Iowa schools were barred from mandating masks by Republican Gov. Kim Reynolds until last week, when a federal judge halted the ban pending a new lawsuit on behalf of parents in several Iowa communities, including Davenport. The suit’s plaintiffs contend the state law discriminates against students with disabilities that make them more susceptible to COVID-19. The law effectively excludes these students from public schools and denies them equal access to education in violation of the Americans with Disabilities Act (ADA) and Section 504 of the Rehabilitation Act, say the plaintiffs.
In the wake of the federal action, the Davenport district’s school board voted on Thursday during a special open meeting to institute a face-covering requirement beginning Monday.
The district described the first day as going well, with staff and students successful at engaging in their school day.
Most students complied with the face-covering requirement, according to the district. Those who did not — described as only a few — were sent to their building’s library and their parents were called to pick them up. They received an unexcused absence.
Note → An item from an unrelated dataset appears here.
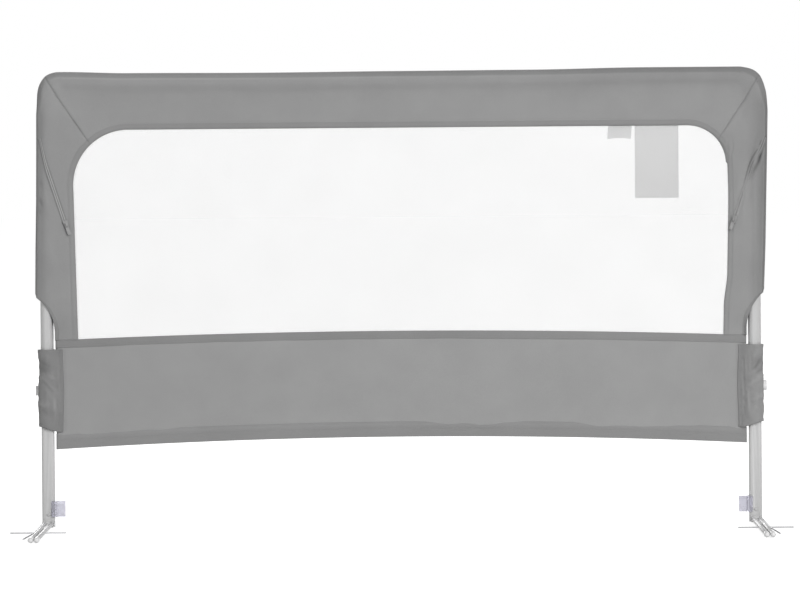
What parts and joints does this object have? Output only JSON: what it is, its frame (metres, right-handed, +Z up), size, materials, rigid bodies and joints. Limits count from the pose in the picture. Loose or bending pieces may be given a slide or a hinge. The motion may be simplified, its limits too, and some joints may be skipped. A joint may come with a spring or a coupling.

There were no reports of noncompliance among district staff, faculty or visitors, according to the district.
There were also small morning and afternoon protests against the mandate outside the district’s Achievement Service Center, 1702 N. Main St. The center includes the administration offices. The district said the protests were peaceful and respectful.
District Superintendent TJ Schneckloth went out and spoke with them and listened to their views, the district said.